Женька подошёл к дочери и поцеловал её в макушку.
– Анечка, что ты выдумываешь?! – возмутилась Машка.
– И ничего я не выдумываю! – надулась та в ответ. – Просто ты уже ничего не слышала, потому что вытаскивала папу из машины, била прямо в него кулаком, как в кино про Джеки Чана, а потом плевалась коньяком. Ещё кричала: «Сдохнешь, убью! Сдохнешь, убью!»
– Утонешь, домой не приходи! – засмеялся Женька. – Стоп! В карман какого халата?
– Обычного халата, папочка. Белого. Я пойду, погуляю тут, посмотрим с моим Подвальным, – она поцеловала плюшевого грызуна в нос, – чем тут можно поживиться.
– Ладно, только далеко не отходи, – машинально произнёс родительскую «мантру» Женька. И тут же оторопело, вдогонку: – Со своим – кем?
– Ну, я там, в закрытых глазах, – Анечка для большей наглядности махнула игрушкой куда-то в сторону, – спросила этого дядю, как зовут его крысу. Он и сказал, что фамилия крысы Подвальный и его не зовут, он сам приходит. – И девочка беззаботно отправилась изучать листики-былинки.
– Ну, конец, – сказала Маша. – Может, отвезём её к врачу всё-таки?
– С жалобами на законченно-осмысленные галлюцинации? Маша, она не могла всё это выдумать по той простой причине, что она всего этого не знала. Про подвал, про крысу… Про «опыт»…
– Может, вертелась под ногами, когда мы что-то говорили?

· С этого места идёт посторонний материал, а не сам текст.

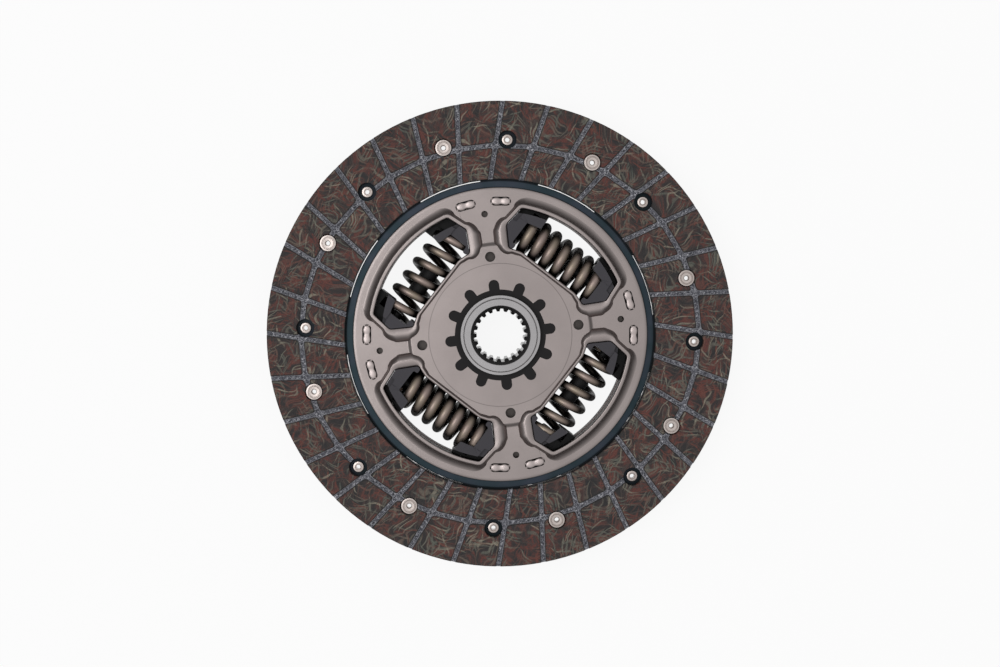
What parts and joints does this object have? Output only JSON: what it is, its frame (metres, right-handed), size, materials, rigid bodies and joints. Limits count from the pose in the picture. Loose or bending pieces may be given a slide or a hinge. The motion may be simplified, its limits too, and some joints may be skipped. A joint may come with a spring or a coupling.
{
  "type": "clutch disc",
  "caption": "Sprung clutch disc: riveted friction facings, cushion plate, lipped retainer plates, coil springs in moulded seats and a splined hub that twists against them.",
  "frame": {"origin": "on the hub axis, at the hub's rear end face, which the disc stands on", "axes": "+Z along the hub axis, from the rear end to the front (flywheel) side that the picture shows; +X through the middle of a heavy spring"},
  "size_m": [0.228, 0.228, 0.026],
  "materials": {
    "friction_facing": "ground, with short fibres and wire flecks",
    "blued_spring_steel": "blued",
    "rivet_brass": "pressed, satin",
    "pressed_steel": "satin, as pressed",
    "black_nylon": "moulded, satin",
    "washer_steel": "as pressed",
    "forged_steel": "phosphated",
    "machined_steel": "turned",
    "spring_steel": "shot-peened and oiled",
    "seat_nylon": "moulded, satin"
  },
  "bodies": {
    "disc": {"front_facing": "friction_facing", "rear_facing": "friction_facing", "cushion_plate": "blued_spring_steel", "front_facing_rivets": "rivet_brass", "rear_facing_rivets": "rivet_brass", "front_retainer_plate": "pressed_steel", "rear_retainer_plate": "pressed_steel", "front_friction_bush": "black_nylon", "rear_friction_ring": "black_nylon", "support_washer": "washer_steel", "diaphragm_spring": "washer_steel", "heavy_spring_1": "spring_steel", "heavy_spring_2": "spring_steel", "light_spring_1": "spring_steel", "light_spring_2": "spring_steel"},
    "drive_seats": {"heavy_drive_seat_1": "seat_nylon", "heavy_drive_seat_2": "seat_nylon", "light_drive_seat_1": "seat_nylon", "light_drive_seat_2": "seat_nylon"},
    "hub": {"hub_flange": "forged_steel", "spline_hub": "machined_steel"},
    "coast_seats": {"heavy_coast_seat_1": "seat_nylon", "heavy_coast_seat_2": "seat_nylon", "light_coast_seat_1": "seat_nylon", "light_coast_seat_2": "seat_nylon"}
  },
  "joints": [
    {"name": "drive_twist", "type": "hinge", "parent": "disc", "child": "drive_seats", "pos_m": [0, 0, 0.014], "axis": [0, 0, 1], "range_deg": [0, 9], "stiffness_Nm_per_rad": 4, "deforming": ["heavy_spring_1", "heavy_spring_2", "light_spring_1", "light_spring_2"]},
    {"name": "coast_twist", "type": "hinge", "parent": "drive_seats", "child": "hub", "pos_m": [0, 0, 0.014], "axis": [0, 0, 1], "range_deg": [-8, 0], "stiffness_Nm_per_rad": 4, "deforming": ["heavy_spring_1", "heavy_spring_2", "light_spring_1", "light_spring_2"]},
    {"name": "coast_seat_turn", "type": "hinge", "parent": "disc", "child": "coast_seats", "pos_m": [0, 0, 0.014], "axis": [0, 0, 1], "range_deg": [-8, 0], "deforming": ["heavy_spring_1", "heavy_spring_2", "light_spring_1", "light_spring_2"]}
  ],
  "couplings": [
    {"joint": "coast_seat_turn", "follows": "coast_twist", "ratio": 1}
  ]
}
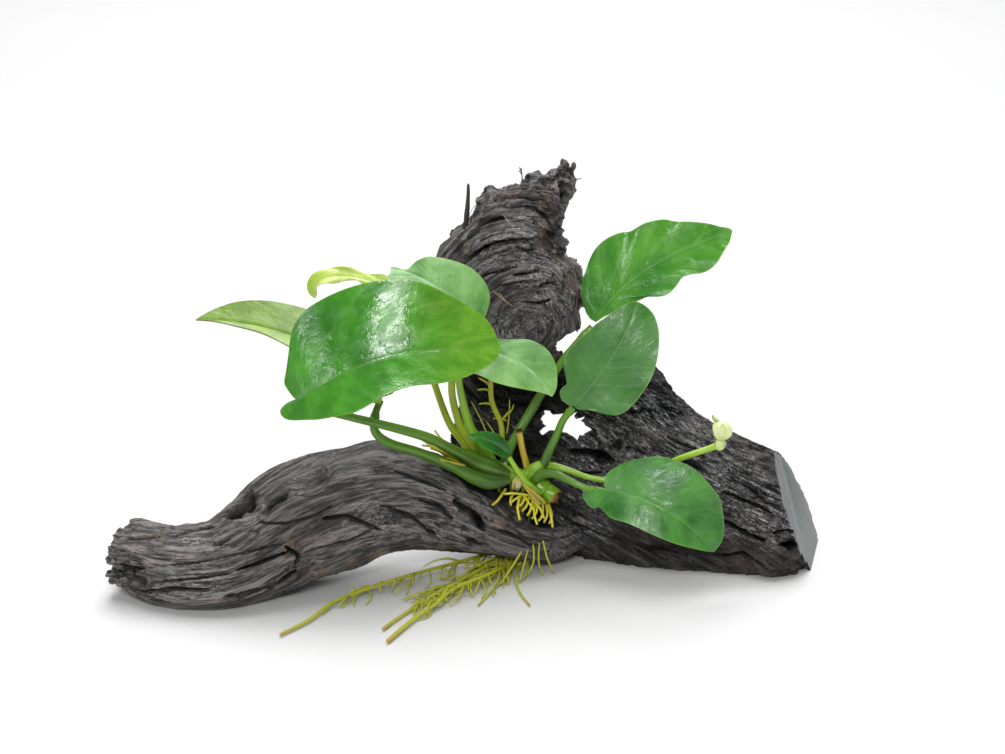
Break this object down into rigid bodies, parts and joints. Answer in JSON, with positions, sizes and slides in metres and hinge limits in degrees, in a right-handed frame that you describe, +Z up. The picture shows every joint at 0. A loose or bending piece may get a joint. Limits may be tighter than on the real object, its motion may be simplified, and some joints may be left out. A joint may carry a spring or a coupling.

– Наша дочь никогда не вертится под ногами, и ты это прекрасно знаешь. А если и подслушивает чего, то избирательно. Этот талант у неё от тебя. И текущий круг избирательности известен. – Он сделал паузу. – А если начистоту, то можешь и меня заодно записывать на приём. Потому что я как раз собирался передать тебе привет от Петра Александровича. Он просил.
– Кто просил? – Машка оторопела.
– Ну, говорю же тебе… Мы с ним тут как раз бахнули по коньячку. Не пойму только, как это он успел и рюмочку пропустить, и с Анной Евгеньевной пообщаться?..
– Ну всё! – Манька подскочила. – Пока они там, не знаю где и чем сознание себе расширяли, пока им мультики показывали, я одна тут тупо чуть от ужаса не обделалась, и в моей голове пела пьяным голосом тётя Аня: «Если смерти, то мгновенной, если раны – небольшой».
Из глаз у неё побежали слёзы. Стресс проходил. Она всегда плакала так – тихо, без всхлипов.
– И ни крысы ко мне не приходили, ни коньяка стогосветного не наливали…
– Так у тебя и на этом всегда с собой есть! – Женька засмеялся и обнял жену. – Ну всё-всё, не маши крыльями, а то станет слишком ветрено, а нам ещё трактор поджидать. Кстати, надо ему позвонить – чтобы выдвигался.
– Звони тётке Анне. И они тут все материализуются, ты и «крибле-крабле-бумс» брякнуть не успеешь, – проговорила она, шмыгнув носом. И тут же добавила: – Вечером мне всё расскажешь, ладно?
– О, в тебе проснулся писатель? Так быстро?!
– Да. И называться писанина будет «Все люди как люди, и только у Ивановых всё через жопу». Я тут о нём беспокоюсь, вытащила его, борова…
– Не борова, а сто килограммов весьма соблазнительного мужского тела. И кстати, вдруг бы у меня всё-таки был перелом позвоночника… – вставил Женька.